— begin Input —

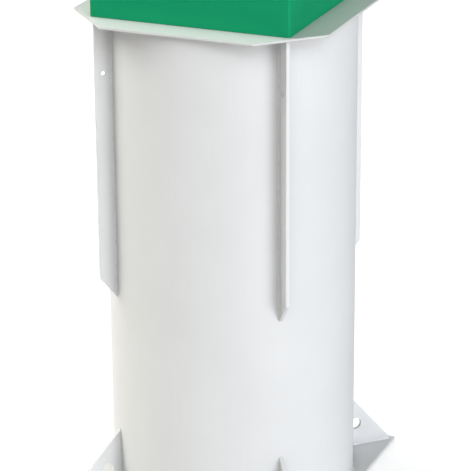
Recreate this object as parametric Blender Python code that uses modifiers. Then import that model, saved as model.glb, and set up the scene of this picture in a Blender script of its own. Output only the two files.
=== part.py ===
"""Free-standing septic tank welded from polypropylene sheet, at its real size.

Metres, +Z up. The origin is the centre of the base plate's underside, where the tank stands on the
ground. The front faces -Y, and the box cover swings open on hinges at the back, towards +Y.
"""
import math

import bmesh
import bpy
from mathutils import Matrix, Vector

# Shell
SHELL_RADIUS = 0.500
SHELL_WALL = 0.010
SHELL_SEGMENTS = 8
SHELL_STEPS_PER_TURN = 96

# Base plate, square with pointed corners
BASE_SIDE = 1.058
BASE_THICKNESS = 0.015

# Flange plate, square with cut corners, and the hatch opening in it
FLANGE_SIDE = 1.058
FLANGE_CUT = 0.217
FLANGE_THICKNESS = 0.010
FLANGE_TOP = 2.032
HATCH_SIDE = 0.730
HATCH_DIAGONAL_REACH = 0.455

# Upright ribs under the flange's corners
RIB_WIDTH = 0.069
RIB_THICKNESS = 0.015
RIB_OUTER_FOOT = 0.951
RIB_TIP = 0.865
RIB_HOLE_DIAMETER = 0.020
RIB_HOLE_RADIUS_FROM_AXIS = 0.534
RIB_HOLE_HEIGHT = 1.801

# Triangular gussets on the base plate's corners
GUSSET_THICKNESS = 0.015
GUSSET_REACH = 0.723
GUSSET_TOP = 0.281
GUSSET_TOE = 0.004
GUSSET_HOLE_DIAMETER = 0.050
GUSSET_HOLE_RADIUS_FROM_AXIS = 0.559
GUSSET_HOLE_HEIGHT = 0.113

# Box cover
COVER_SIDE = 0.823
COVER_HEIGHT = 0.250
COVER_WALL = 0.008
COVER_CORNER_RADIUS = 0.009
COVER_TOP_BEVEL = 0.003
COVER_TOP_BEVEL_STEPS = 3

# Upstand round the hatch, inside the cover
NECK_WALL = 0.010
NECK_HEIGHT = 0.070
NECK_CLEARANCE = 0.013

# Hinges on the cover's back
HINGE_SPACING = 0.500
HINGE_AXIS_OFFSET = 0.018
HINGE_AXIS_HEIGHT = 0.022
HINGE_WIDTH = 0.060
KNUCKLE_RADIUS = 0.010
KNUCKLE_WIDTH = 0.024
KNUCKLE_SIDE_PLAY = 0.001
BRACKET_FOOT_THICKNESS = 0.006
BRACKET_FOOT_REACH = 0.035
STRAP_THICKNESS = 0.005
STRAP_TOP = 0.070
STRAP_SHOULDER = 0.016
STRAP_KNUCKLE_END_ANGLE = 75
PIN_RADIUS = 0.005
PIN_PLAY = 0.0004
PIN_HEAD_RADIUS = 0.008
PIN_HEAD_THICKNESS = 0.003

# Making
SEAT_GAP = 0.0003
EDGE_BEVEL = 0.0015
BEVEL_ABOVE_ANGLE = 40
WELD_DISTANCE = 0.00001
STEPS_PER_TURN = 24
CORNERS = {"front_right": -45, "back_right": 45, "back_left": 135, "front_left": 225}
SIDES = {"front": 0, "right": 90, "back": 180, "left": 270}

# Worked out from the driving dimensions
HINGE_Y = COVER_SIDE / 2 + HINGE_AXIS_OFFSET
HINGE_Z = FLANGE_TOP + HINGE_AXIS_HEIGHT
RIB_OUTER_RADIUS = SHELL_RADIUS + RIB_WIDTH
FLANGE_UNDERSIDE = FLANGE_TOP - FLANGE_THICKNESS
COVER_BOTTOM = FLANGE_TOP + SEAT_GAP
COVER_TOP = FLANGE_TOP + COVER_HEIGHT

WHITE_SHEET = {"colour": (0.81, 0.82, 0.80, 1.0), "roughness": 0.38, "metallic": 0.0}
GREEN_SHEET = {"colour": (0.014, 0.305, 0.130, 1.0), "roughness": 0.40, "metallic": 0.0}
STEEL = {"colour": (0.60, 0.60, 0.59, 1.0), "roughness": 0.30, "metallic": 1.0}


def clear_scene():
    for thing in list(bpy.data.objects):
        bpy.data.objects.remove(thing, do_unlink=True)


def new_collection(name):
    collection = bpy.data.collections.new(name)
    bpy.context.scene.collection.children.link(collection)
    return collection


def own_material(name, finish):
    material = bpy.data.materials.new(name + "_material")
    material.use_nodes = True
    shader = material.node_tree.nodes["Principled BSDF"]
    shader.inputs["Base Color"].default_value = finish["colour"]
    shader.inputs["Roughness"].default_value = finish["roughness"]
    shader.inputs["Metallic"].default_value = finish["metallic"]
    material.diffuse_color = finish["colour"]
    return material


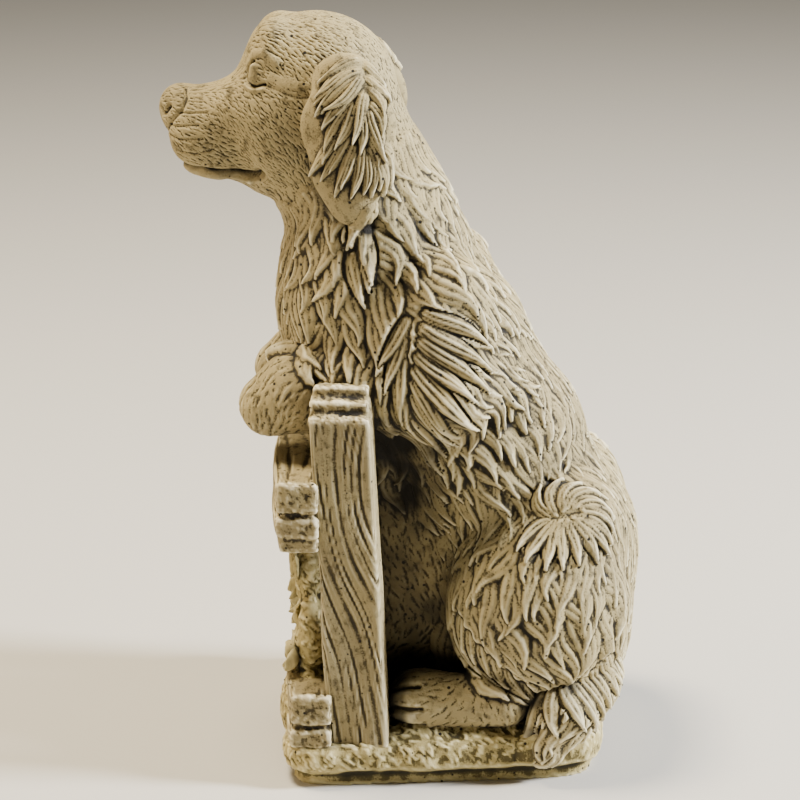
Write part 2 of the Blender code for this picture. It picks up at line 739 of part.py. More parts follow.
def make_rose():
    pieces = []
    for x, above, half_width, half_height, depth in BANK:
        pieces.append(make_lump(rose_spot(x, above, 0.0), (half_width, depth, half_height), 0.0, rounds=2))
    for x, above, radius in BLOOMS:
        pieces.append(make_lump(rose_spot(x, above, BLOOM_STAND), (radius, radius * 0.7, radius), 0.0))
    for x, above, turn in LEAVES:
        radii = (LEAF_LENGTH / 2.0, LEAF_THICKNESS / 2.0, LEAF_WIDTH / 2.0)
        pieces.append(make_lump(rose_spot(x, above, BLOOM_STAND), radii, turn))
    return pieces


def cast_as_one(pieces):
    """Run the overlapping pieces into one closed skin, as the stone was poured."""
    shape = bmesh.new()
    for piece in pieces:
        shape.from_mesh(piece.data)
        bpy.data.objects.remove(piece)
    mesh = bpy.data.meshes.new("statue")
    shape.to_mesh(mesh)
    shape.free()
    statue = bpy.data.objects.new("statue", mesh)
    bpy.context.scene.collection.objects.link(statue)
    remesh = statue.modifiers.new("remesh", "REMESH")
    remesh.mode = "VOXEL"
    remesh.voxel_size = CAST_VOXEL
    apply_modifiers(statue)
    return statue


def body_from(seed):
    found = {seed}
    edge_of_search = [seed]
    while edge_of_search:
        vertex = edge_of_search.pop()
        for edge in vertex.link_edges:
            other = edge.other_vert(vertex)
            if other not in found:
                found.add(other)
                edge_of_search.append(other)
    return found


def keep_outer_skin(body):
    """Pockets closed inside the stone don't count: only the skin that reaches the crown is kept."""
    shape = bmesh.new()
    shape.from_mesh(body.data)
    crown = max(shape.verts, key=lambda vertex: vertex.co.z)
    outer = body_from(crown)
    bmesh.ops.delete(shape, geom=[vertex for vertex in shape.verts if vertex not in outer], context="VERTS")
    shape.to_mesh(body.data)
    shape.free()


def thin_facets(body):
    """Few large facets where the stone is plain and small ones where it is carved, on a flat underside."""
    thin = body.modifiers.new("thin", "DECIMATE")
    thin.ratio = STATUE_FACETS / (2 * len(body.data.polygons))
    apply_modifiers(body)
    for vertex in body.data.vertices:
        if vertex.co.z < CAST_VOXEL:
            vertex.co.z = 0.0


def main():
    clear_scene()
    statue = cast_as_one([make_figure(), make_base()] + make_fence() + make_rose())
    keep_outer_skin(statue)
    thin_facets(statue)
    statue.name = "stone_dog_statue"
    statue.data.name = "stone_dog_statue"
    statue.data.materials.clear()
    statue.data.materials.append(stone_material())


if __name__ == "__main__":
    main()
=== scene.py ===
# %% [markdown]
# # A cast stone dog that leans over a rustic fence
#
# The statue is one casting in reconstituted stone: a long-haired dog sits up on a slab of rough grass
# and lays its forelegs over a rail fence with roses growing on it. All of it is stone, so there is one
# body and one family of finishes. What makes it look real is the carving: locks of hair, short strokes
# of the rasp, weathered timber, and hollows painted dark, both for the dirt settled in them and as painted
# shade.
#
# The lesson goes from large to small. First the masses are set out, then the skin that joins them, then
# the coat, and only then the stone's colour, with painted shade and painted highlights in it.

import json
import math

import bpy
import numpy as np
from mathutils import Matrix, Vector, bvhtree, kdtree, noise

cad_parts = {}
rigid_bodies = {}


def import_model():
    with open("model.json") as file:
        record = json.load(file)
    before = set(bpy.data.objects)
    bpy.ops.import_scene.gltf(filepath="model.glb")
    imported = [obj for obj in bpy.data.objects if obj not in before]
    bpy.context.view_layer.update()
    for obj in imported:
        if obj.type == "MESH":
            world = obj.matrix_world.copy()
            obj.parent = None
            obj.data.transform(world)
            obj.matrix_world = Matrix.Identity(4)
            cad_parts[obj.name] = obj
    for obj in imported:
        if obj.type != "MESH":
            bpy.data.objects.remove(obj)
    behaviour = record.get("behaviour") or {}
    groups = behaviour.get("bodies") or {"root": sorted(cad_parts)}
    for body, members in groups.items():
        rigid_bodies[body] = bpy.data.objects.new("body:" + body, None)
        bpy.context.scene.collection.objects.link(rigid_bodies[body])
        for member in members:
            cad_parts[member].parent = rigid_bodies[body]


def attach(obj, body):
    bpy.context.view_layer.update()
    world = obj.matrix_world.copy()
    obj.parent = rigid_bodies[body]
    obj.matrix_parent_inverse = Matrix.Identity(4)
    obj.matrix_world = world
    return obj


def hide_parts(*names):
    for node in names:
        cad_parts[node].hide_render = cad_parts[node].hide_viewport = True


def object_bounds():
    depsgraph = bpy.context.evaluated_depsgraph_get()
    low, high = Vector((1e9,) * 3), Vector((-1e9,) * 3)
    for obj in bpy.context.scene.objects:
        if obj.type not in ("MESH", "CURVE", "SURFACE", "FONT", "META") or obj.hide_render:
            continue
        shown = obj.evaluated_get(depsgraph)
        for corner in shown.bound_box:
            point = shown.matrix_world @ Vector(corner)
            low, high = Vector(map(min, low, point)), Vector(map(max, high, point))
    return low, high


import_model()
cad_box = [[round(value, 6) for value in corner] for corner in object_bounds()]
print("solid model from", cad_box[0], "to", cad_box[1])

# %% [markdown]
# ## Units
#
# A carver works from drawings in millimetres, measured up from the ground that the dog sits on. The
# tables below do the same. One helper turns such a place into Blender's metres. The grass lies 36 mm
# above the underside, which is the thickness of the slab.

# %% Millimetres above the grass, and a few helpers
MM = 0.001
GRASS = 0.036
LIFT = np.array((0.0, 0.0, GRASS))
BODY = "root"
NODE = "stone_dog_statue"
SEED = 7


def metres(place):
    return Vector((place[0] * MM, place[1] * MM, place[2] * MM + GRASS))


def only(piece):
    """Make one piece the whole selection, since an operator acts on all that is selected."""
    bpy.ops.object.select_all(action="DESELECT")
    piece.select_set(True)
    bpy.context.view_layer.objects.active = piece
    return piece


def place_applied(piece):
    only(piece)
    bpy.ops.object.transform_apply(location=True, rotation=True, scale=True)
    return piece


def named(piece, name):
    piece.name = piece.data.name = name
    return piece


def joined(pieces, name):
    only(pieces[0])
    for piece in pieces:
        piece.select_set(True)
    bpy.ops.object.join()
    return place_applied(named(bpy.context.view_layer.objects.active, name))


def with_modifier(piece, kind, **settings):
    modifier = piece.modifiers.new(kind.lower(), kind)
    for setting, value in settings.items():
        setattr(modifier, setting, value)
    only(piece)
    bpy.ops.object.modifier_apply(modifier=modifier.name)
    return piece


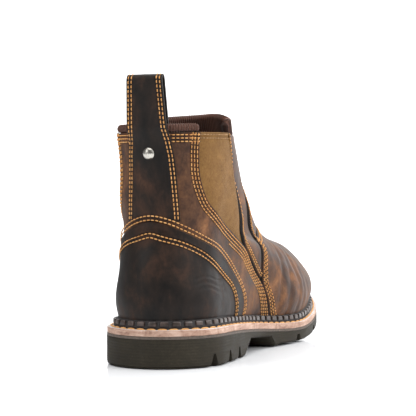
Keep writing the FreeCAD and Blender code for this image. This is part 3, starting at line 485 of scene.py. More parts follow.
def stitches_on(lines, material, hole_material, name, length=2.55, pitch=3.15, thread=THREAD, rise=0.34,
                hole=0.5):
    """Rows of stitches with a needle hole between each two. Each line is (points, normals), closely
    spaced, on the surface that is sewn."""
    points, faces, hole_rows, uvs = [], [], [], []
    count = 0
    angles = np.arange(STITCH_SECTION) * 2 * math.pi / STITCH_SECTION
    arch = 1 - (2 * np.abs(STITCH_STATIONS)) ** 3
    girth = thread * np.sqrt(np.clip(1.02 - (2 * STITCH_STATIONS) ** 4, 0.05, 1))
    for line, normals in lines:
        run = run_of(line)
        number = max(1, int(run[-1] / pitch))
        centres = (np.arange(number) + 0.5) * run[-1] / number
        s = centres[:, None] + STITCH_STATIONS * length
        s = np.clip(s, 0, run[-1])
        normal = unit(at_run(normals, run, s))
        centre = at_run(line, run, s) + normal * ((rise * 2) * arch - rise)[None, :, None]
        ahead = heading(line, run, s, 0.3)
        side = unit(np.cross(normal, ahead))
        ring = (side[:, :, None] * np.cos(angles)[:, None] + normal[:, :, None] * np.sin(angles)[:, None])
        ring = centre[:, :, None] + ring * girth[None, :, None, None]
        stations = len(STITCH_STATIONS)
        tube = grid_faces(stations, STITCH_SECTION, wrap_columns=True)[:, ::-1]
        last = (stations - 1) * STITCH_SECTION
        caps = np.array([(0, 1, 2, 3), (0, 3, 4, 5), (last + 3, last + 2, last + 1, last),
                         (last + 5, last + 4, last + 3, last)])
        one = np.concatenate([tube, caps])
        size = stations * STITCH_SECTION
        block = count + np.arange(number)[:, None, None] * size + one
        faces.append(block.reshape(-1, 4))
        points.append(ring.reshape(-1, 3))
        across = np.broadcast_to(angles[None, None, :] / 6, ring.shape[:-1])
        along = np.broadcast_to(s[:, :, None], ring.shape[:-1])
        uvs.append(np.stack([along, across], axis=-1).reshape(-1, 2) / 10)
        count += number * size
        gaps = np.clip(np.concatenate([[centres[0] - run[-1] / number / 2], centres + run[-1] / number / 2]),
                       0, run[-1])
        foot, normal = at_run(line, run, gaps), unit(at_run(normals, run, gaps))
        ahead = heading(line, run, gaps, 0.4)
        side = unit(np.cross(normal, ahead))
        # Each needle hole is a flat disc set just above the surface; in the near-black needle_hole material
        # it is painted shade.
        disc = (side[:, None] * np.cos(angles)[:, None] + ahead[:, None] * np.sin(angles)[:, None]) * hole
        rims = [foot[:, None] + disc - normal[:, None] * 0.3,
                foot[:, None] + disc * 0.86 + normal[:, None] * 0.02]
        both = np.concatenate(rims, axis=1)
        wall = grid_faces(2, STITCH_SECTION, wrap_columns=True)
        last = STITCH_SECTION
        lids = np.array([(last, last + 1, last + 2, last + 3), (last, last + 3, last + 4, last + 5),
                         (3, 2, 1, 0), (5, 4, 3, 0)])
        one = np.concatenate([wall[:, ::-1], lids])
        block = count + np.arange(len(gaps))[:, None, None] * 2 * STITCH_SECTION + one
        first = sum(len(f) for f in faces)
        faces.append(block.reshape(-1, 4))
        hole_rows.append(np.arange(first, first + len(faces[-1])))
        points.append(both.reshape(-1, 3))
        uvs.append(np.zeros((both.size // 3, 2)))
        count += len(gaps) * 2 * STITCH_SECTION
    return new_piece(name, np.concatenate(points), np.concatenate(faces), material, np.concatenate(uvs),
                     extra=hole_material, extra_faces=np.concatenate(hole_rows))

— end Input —

[Your instructions] Return the lines from the line with "shape.to_mesh(body.data)" through the line with "imported = [obj", inclusive, exactly as they stand, and nothing else.

[Reply to the exercise]
    shape.to_mesh(body.data)
    shape.free()


def thin_facets(body):
    """Few large facets where the stone is plain and small ones where it is carved, on a flat underside."""
    thin = body.modifiers.new("thin", "DECIMATE")
    thin.ratio = STATUE_FACETS / (2 * len(body.data.polygons))
    apply_modifiers(body)
    for vertex in body.data.vertices:
        if vertex.co.z < CAST_VOXEL:
            vertex.co.z = 0.0


def main():
    clear_scene()
    statue = cast_as_one([make_figure(), make_base()] + make_fence() + make_rose())
    keep_outer_skin(statue)
    thin_facets(statue)
    statue.name = "stone_dog_statue"
    statue.data.name = "stone_dog_statue"
    statue.data.materials.clear()
    statue.data.materials.append(stone_material())


if __name__ == "__main__":
    main()
=== scene.py ===
# %% [markdown]
# # A cast stone dog that leans over a rustic fence
#
# The statue is one casting in reconstituted stone: a long-haired dog sits up on a slab of rough grass
# and lays its forelegs over a rail fence with roses growing on it. All of it is stone, so there is one
# body and one family of finishes. What makes it look real is the carving: locks of hair, short strokes
# of the rasp, weathered timber, and hollows painted dark, both for the dirt settled in them and as painted
# shade.
#
# The lesson goes from large to small. First the masses are set out, then the skin that joins them, then
# the coat, and only then the stone's colour, with painted shade and painted highlights in it.

import json
import math

import bpy
import numpy as np
from mathutils import Matrix, Vector, bvhtree, kdtree, noise

cad_parts = {}
rigid_bodies = {}


def import_model():
    with open("model.json") as file:
        record = json.load(file)
    before = set(bpy.data.objects)
    bpy.ops.import_scene.gltf(filepath="model.glb")
    imported = [obj for obj in bpy.data.objects if obj not in before]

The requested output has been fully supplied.